* [WRITTEN EXERCISE]: Write the data out again in full, with no departure from the original.

* [DATA PROVIDED]:
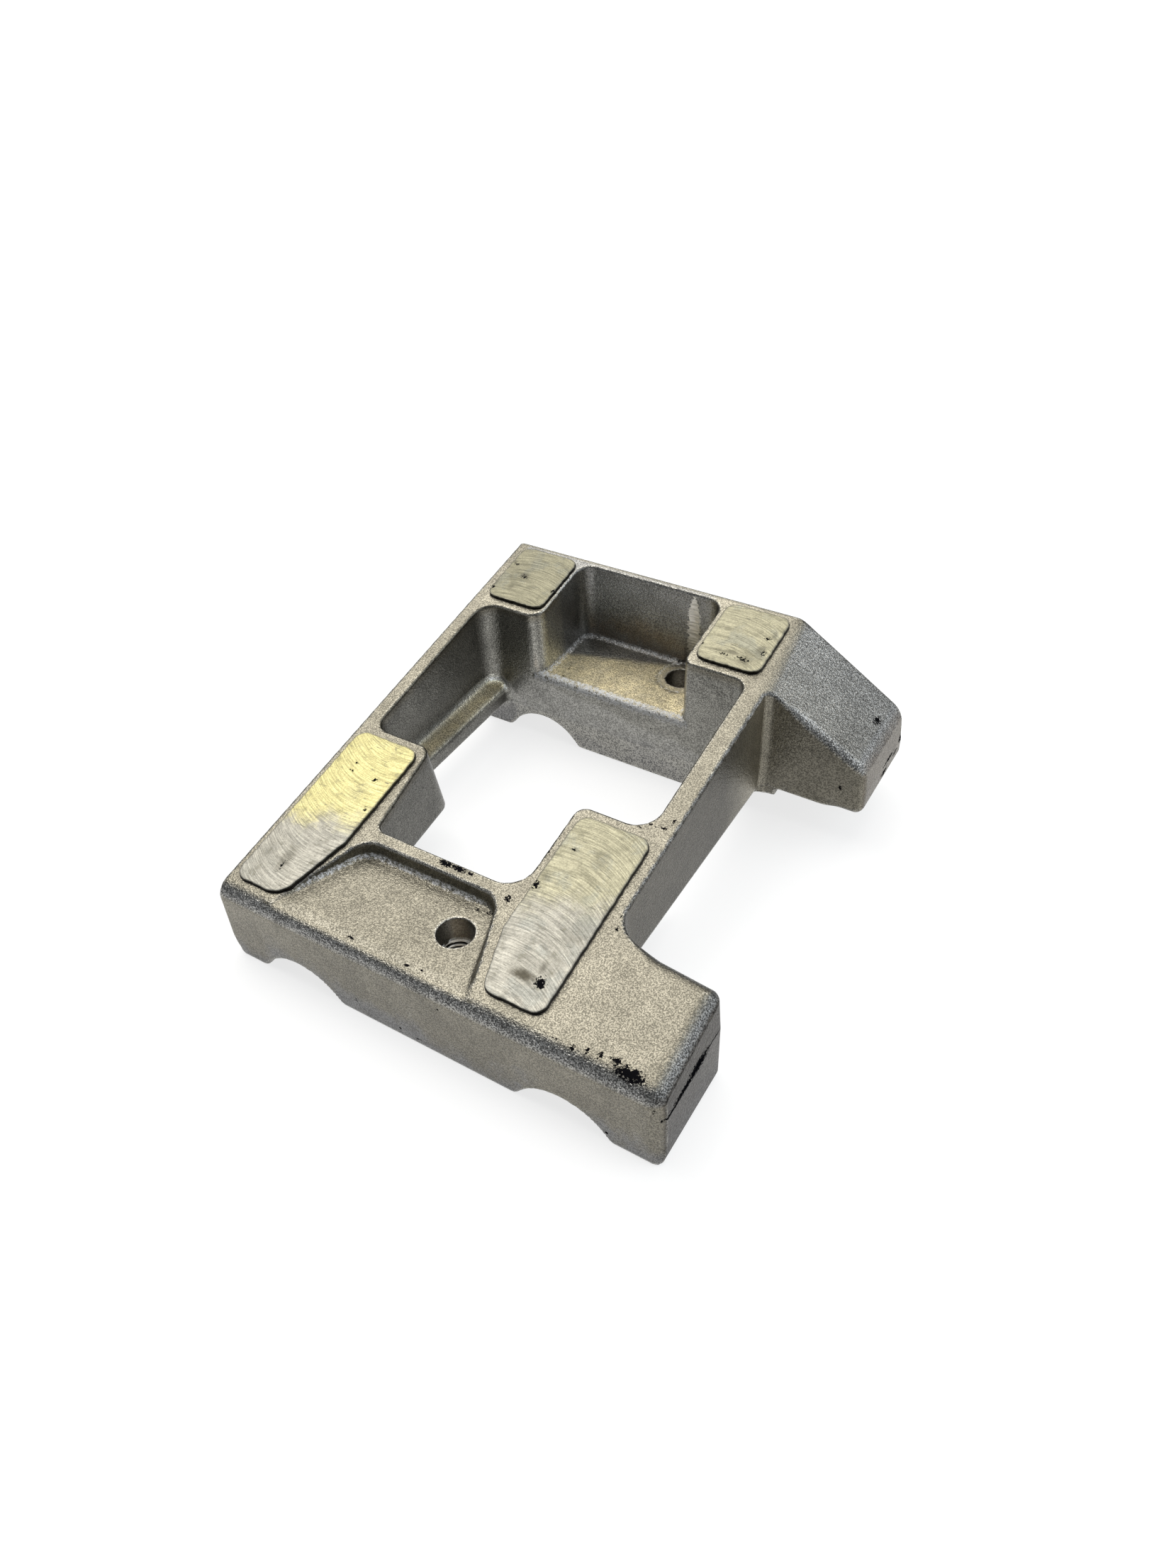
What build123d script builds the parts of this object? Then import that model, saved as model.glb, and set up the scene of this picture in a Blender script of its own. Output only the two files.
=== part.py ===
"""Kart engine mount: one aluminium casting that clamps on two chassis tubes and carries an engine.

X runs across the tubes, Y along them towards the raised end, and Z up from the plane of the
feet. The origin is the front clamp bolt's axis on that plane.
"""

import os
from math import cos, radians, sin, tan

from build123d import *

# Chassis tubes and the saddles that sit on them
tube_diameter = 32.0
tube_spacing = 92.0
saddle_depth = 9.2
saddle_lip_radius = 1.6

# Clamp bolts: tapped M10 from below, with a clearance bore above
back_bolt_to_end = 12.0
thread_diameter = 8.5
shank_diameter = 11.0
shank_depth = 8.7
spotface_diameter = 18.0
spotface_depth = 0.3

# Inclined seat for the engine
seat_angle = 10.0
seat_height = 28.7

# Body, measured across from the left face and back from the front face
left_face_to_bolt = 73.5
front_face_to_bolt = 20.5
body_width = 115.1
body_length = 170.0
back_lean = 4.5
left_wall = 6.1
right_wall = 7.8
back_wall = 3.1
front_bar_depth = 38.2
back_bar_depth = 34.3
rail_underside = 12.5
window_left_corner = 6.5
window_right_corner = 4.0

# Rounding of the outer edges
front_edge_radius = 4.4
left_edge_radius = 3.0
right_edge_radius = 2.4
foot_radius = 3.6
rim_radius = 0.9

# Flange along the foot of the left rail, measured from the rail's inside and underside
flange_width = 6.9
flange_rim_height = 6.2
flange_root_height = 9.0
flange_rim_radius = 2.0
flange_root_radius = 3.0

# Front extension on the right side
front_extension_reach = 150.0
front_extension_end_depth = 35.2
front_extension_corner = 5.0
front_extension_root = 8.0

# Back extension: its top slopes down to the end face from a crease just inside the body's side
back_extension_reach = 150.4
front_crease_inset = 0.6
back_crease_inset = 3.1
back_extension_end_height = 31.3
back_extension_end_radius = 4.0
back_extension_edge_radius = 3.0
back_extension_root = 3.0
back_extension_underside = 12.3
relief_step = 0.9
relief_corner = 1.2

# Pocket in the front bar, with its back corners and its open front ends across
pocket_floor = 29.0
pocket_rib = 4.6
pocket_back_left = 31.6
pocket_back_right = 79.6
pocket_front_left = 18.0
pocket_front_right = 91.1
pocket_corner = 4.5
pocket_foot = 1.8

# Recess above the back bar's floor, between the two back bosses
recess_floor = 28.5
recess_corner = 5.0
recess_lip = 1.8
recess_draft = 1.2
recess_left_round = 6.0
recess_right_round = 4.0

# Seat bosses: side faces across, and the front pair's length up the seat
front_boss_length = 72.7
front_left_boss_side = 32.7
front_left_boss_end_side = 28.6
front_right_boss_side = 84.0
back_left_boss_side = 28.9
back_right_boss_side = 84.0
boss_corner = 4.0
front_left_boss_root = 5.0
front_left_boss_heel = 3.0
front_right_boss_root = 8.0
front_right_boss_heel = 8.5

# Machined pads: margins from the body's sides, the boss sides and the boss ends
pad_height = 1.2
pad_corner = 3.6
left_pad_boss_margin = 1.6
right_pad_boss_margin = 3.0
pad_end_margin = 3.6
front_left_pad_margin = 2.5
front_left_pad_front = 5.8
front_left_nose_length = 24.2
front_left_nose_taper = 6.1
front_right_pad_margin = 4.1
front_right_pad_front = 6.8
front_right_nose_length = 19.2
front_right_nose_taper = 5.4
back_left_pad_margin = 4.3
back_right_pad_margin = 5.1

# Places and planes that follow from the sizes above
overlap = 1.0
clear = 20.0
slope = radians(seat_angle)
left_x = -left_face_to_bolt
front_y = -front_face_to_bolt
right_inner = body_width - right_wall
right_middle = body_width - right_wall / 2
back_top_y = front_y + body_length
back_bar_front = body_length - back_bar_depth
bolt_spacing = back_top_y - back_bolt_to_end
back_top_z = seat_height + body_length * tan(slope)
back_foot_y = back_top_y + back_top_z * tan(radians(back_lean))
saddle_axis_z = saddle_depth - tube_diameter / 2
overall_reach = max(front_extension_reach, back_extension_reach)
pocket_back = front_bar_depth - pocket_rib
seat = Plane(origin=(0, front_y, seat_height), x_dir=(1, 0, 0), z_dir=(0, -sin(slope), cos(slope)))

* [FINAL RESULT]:
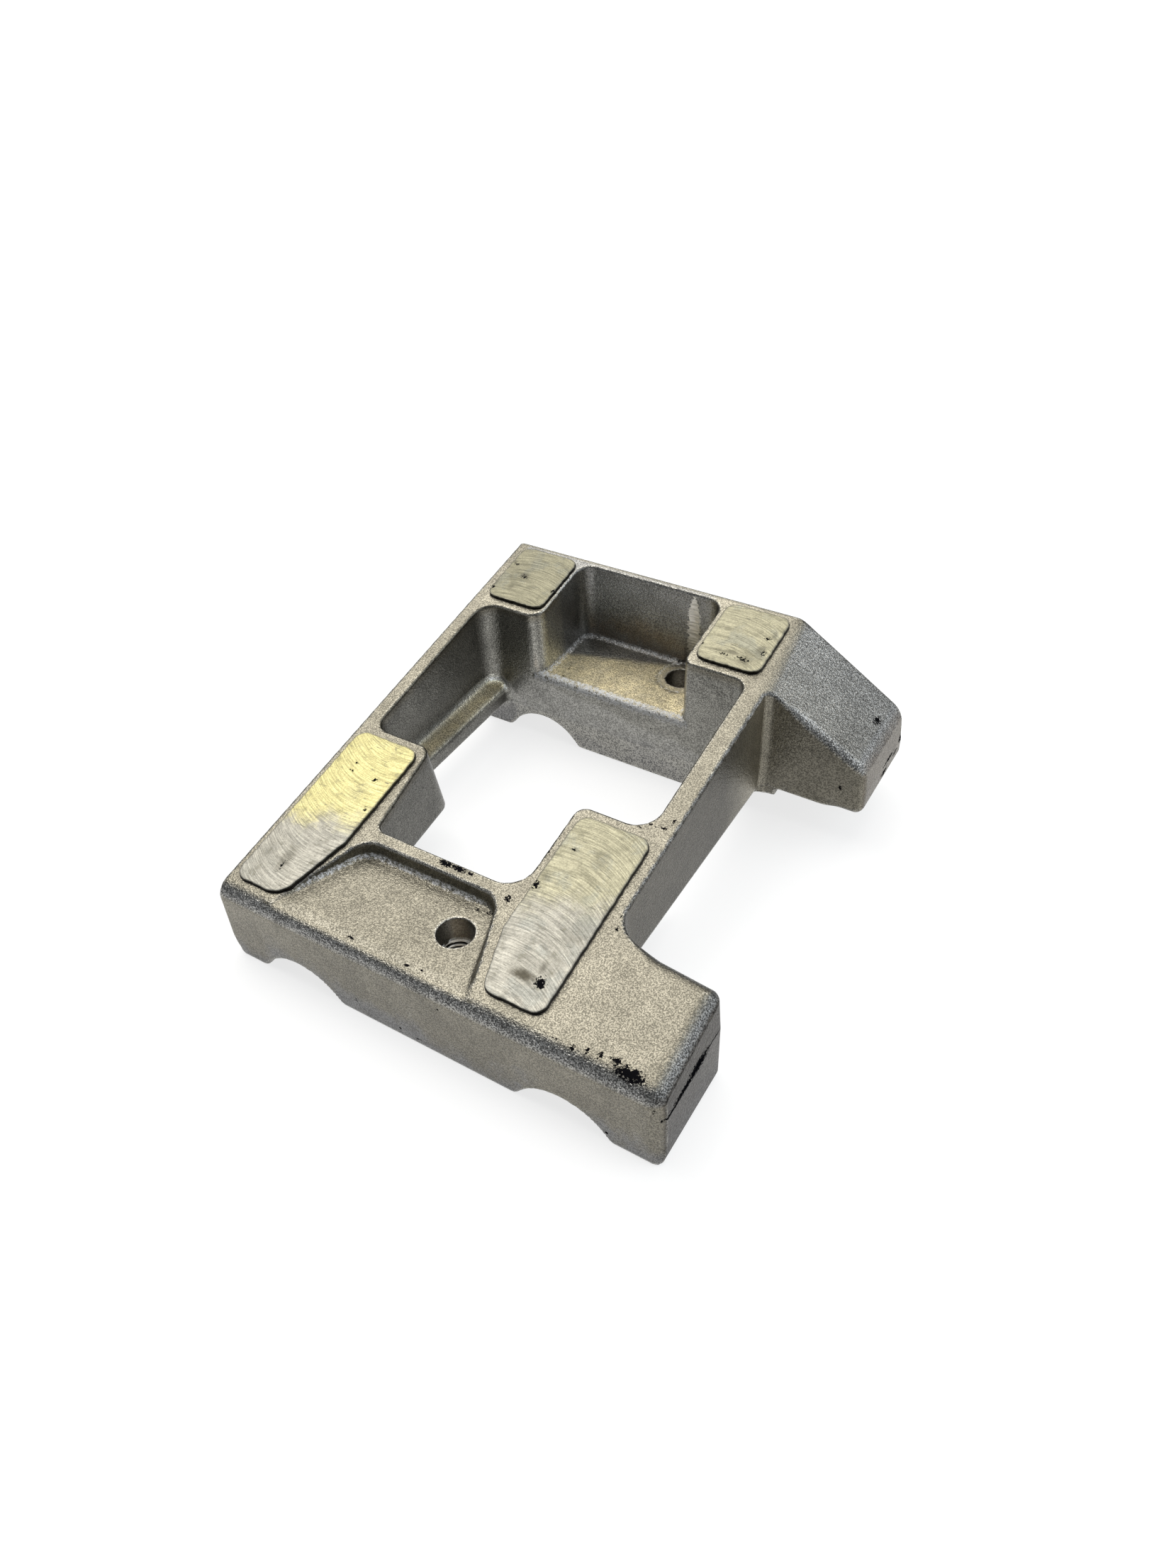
What build123d script builds the parts of this object? Then import that model, saved as model.glb, and set up the scene of this picture in a Blender script of its own. Output only the two files.
=== part.py ===
"""Kart engine mount: one aluminium casting that clamps on two chassis tubes and carries an engine.

X runs across the tubes, Y along them towards the raised end, and Z up from the plane of the
feet. The origin is the front clamp bolt's axis on that plane.
"""

import os
from math import cos, radians, sin, tan

from build123d import *

# Chassis tubes and the saddles that sit on them
tube_diameter = 32.0
tube_spacing = 92.0
saddle_depth = 9.2
saddle_lip_radius = 1.6

# Clamp bolts: tapped M10 from below, with a clearance bore above
back_bolt_to_end = 12.0
thread_diameter = 8.5
shank_diameter = 11.0
shank_depth = 8.7
spotface_diameter = 18.0
spotface_depth = 0.3

# Inclined seat for the engine
seat_angle = 10.0
seat_height = 28.7

# Body, measured across from the left face and back from the front face
left_face_to_bolt = 73.5
front_face_to_bolt = 20.5
body_width = 115.1
body_length = 170.0
back_lean = 4.5
left_wall = 6.1
right_wall = 7.8
back_wall = 3.1
front_bar_depth = 38.2
back_bar_depth = 34.3
rail_underside = 12.5
window_left_corner = 6.5
window_right_corner = 4.0

# Rounding of the outer edges
front_edge_radius = 4.4
left_edge_radius = 3.0
right_edge_radius = 2.4
foot_radius = 3.6
rim_radius = 0.9

# Flange along the foot of the left rail, measured from the rail's inside and underside
flange_width = 6.9
flange_rim_height = 6.2
flange_root_height = 9.0
flange_rim_radius = 2.0
flange_root_radius = 3.0

# Front extension on the right side
front_extension_reach = 150.0
front_extension_end_depth = 35.2
front_extension_corner = 5.0
front_extension_root = 8.0

# Back extension: its top slopes down to the end face from a crease just inside the body's side
back_extension_reach = 150.4
front_crease_inset = 0.6
back_crease_inset = 3.1
back_extension_end_height = 31.3
back_extension_end_radius = 4.0
back_extension_edge_radius = 3.0
back_extension_root = 3.0
back_extension_underside = 12.3
relief_step = 0.9
relief_corner = 1.2

# Pocket in the front bar, with its back corners and its open front ends across
pocket_floor = 29.0
pocket_rib = 4.6
pocket_back_left = 31.6
pocket_back_right = 79.6
pocket_front_left = 18.0
pocket_front_right = 91.1
pocket_corner = 4.5
pocket_foot = 1.8

# Recess above the back bar's floor, between the two back bosses
recess_floor = 28.5
recess_corner = 5.0
recess_lip = 1.8
recess_draft = 1.2
recess_left_round = 6.0
recess_right_round = 4.0

# Seat bosses: side faces across, and the front pair's length up the seat
front_boss_length = 72.7
front_left_boss_side = 32.7
front_left_boss_end_side = 28.6
front_right_boss_side = 84.0
back_left_boss_side = 28.9
back_right_boss_side = 84.0
boss_corner = 4.0
front_left_boss_root = 5.0
front_left_boss_heel = 3.0
front_right_boss_root = 8.0
front_right_boss_heel = 8.5

# Machined pads: margins from the body's sides, the boss sides and the boss ends
pad_height = 1.2
pad_corner = 3.6
left_pad_boss_margin = 1.6
right_pad_boss_margin = 3.0
pad_end_margin = 3.6
front_left_pad_margin = 2.5
front_left_pad_front = 5.8
front_left_nose_length = 24.2
front_left_nose_taper = 6.1
front_right_pad_margin = 4.1
front_right_pad_front = 6.8
front_right_nose_length = 19.2
front_right_nose_taper = 5.4
back_left_pad_margin = 4.3
back_right_pad_margin = 5.1

# Places and planes that follow from the sizes above
overlap = 1.0
clear = 20.0
slope = radians(seat_angle)
left_x = -left_face_to_bolt
front_y = -front_face_to_bolt
right_inner = body_width - right_wall
right_middle = body_width - right_wall / 2
back_top_y = front_y + body_length
back_bar_front = body_length - back_bar_depth
bolt_spacing = back_top_y - back_bolt_to_end
back_top_z = seat_height + body_length * tan(slope)
back_foot_y = back_top_y + back_top_z * tan(radians(back_lean))
saddle_axis_z = saddle_depth - tube_diameter / 2
overall_reach = max(front_extension_reach, back_extension_reach)
pocket_back = front_bar_depth - pocket_rib
seat = Plane(origin=(0, front_y, seat_height), x_dir=(1, 0, 0), z_dir=(0, -sin(slope), cos(slope)))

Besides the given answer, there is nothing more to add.